:: Written exercise ::
Reproduce, word for word, only the lines from the one containing "const bag = new THREE.Group();" through the one containing "obj.data.transform(obj.matrix_world)", both included.

:: Dataset excerpt ::
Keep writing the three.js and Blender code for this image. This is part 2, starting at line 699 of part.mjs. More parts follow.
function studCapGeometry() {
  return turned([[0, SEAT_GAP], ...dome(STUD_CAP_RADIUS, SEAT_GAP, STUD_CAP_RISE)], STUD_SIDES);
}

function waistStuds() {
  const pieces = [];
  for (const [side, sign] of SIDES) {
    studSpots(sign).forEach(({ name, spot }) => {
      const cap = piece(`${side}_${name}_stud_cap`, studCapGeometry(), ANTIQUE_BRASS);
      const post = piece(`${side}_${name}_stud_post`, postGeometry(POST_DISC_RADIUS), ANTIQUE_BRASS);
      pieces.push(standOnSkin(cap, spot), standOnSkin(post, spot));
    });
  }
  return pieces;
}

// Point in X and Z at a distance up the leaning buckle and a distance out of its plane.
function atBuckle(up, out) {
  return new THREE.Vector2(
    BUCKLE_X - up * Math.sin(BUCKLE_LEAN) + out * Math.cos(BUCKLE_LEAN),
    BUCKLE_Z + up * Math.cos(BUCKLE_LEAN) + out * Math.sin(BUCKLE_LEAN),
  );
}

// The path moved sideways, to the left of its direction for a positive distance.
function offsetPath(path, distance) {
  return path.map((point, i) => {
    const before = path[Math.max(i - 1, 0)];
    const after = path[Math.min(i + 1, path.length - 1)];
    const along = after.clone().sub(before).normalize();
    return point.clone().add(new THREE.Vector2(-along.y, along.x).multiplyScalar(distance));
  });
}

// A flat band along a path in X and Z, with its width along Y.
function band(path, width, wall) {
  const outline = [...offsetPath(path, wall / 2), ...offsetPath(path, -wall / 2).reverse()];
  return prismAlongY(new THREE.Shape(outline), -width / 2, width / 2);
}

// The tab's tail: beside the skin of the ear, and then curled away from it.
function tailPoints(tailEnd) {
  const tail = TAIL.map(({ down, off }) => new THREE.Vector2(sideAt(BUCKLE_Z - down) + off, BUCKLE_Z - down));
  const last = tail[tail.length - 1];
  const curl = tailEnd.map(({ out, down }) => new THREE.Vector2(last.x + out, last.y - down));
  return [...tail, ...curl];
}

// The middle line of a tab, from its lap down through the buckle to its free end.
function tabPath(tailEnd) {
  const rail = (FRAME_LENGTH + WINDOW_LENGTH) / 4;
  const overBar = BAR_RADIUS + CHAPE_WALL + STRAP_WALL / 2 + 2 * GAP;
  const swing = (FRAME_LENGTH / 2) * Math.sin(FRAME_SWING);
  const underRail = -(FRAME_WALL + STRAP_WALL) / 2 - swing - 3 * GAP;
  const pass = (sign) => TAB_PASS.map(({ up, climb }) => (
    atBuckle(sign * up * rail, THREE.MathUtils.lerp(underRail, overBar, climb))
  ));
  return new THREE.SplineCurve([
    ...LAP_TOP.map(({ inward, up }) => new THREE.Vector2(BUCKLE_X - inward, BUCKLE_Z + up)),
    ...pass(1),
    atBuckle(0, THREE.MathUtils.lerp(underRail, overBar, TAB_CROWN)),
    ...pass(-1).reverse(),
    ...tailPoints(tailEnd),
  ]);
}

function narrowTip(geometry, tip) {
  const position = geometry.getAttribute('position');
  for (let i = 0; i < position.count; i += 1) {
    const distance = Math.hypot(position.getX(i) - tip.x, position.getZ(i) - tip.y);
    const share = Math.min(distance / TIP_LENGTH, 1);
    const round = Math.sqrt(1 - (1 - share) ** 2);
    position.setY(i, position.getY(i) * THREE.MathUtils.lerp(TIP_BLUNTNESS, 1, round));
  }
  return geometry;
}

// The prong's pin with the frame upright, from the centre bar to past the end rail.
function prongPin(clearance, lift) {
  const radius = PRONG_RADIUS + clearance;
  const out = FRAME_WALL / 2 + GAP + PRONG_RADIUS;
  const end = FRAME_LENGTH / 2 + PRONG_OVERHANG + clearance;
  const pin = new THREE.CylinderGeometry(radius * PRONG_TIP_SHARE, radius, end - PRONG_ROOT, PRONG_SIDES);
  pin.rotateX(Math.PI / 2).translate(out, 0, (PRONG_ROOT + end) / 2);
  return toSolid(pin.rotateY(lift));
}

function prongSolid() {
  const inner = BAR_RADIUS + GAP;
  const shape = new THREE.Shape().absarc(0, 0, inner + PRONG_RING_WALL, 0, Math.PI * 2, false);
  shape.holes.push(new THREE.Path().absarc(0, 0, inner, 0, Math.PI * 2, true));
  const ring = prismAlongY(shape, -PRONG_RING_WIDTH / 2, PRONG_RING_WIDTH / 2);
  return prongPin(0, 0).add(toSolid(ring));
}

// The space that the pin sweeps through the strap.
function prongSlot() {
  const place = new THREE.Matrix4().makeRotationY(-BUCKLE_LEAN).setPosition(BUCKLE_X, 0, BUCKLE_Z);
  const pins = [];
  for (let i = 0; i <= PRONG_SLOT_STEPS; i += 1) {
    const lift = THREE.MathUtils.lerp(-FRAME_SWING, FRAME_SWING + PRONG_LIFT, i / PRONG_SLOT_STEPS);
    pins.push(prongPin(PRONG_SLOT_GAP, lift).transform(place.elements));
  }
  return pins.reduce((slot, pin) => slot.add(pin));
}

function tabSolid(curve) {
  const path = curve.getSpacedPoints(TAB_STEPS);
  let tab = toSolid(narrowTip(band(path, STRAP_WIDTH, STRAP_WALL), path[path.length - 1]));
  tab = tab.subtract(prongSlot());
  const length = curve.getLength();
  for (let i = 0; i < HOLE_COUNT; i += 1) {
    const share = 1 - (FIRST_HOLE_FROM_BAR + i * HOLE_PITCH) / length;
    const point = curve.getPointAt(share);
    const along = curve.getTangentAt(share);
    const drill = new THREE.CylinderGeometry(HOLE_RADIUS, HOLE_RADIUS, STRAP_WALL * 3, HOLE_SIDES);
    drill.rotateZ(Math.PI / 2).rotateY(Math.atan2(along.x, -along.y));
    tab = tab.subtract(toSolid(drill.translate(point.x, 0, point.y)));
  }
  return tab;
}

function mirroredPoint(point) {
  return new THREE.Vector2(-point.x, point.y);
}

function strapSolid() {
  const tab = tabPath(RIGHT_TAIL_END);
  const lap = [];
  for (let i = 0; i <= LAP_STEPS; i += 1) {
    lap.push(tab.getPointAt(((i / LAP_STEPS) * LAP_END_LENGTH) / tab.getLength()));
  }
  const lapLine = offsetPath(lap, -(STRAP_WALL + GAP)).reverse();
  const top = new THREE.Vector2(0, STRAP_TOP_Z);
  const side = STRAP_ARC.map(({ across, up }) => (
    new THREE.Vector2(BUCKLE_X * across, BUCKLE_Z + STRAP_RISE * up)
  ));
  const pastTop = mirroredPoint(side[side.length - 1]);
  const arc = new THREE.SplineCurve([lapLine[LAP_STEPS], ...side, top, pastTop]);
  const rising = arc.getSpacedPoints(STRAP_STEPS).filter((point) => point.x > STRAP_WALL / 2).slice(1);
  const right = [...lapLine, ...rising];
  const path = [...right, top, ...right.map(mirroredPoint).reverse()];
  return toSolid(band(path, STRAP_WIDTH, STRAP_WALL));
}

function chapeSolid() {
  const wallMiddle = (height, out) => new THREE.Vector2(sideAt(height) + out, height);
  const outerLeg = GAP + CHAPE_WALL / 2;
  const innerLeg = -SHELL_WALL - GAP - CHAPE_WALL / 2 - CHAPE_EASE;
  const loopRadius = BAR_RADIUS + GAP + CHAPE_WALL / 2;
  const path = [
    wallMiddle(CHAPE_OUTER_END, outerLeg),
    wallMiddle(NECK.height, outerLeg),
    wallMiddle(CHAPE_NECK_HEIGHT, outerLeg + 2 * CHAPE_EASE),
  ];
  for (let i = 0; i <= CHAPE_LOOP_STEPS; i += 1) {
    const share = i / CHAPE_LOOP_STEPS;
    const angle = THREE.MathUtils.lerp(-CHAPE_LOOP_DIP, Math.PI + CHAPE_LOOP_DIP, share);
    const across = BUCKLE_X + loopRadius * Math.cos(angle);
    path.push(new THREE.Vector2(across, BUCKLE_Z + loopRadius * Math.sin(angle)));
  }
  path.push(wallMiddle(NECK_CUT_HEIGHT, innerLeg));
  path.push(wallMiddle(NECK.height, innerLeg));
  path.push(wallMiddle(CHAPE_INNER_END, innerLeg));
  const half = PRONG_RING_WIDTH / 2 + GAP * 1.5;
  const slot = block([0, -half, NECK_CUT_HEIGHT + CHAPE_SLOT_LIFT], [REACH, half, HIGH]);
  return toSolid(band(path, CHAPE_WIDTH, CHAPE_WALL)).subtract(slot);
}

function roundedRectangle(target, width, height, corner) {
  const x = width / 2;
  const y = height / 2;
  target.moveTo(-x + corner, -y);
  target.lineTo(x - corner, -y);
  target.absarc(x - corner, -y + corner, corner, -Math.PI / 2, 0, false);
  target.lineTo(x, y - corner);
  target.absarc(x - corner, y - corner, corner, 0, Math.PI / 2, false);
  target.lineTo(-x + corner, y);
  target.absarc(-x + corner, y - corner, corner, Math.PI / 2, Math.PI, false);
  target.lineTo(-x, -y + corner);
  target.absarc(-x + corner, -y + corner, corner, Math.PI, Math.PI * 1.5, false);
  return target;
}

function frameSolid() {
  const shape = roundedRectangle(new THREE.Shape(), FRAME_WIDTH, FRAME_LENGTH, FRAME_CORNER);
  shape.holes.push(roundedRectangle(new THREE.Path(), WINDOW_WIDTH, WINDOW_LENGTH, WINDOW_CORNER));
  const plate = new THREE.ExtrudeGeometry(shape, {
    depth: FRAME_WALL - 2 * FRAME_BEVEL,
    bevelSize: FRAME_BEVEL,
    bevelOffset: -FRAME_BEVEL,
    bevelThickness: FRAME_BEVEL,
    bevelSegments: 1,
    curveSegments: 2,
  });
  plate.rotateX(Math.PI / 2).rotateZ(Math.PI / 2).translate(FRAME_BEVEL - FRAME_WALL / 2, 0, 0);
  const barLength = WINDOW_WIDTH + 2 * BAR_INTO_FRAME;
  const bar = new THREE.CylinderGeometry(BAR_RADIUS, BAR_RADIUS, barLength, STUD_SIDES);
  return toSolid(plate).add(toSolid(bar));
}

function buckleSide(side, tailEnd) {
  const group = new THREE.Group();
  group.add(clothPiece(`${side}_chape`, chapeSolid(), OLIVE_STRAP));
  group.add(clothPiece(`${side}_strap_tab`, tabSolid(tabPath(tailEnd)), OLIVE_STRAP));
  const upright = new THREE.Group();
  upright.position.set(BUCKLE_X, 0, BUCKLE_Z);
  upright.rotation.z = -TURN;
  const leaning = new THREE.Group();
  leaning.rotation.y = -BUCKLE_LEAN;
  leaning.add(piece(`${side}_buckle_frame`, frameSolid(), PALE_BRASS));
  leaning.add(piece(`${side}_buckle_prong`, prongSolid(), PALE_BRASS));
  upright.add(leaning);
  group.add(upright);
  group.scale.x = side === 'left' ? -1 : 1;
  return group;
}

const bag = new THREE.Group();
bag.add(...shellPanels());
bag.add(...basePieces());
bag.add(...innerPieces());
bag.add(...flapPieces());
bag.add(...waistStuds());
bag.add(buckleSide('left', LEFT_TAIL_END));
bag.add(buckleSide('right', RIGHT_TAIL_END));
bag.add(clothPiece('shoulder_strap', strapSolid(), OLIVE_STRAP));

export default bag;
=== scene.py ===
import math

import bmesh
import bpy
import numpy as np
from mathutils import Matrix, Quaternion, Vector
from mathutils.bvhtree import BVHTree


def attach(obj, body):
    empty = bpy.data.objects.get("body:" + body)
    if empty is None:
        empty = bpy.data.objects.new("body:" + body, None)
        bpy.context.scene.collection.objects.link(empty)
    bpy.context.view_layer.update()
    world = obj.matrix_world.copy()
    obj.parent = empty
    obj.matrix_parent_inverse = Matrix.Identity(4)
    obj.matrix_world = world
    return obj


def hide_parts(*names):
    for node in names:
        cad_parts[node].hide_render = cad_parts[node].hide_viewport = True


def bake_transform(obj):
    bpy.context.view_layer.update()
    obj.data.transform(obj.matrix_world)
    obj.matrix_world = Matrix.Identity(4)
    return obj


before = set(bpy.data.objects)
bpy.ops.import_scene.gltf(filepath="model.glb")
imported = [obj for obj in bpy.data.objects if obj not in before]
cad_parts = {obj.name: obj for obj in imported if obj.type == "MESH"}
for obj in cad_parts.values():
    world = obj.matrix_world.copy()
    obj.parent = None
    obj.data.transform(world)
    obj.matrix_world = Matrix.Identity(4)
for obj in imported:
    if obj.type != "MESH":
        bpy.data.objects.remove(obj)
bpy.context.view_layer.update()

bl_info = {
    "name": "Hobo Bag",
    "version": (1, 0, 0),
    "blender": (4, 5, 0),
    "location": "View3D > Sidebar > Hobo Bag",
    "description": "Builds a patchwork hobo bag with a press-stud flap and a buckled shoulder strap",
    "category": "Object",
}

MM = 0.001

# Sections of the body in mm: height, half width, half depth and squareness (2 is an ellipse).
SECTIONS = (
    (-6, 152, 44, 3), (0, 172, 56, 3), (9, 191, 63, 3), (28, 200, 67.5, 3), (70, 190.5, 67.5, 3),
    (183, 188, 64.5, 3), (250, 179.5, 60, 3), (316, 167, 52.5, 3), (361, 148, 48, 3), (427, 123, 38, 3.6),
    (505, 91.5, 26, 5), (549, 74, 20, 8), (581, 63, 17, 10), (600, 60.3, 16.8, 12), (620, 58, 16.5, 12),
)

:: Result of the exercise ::
const bag = new THREE.Group();
bag.add(...shellPanels());
bag.add(...basePieces());
bag.add(...innerPieces());
bag.add(...flapPieces());
bag.add(...waistStuds());
bag.add(buckleSide('left', LEFT_TAIL_END));
bag.add(buckleSide('right', RIGHT_TAIL_END));
bag.add(clothPiece('shoulder_strap', strapSolid(), OLIVE_STRAP));

export default bag;
=== scene.py ===
import math

import bmesh
import bpy
import numpy as np
from mathutils import Matrix, Quaternion, Vector
from mathutils.bvhtree import BVHTree


def attach(obj, body):
    empty = bpy.data.objects.get("body:" + body)
    if empty is None:
        empty = bpy.data.objects.new("body:" + body, None)
        bpy.context.scene.collection.objects.link(empty)
    bpy.context.view_layer.update()
    world = obj.matrix_world.copy()
    obj.parent = empty
    obj.matrix_parent_inverse = Matrix.Identity(4)
    obj.matrix_world = world
    return obj


def hide_parts(*names):
    for node in names:
        cad_parts[node].hide_render = cad_parts[node].hide_viewport = True


def bake_transform(obj):
    bpy.context.view_layer.update()
    obj.data.transform(obj.matrix_world)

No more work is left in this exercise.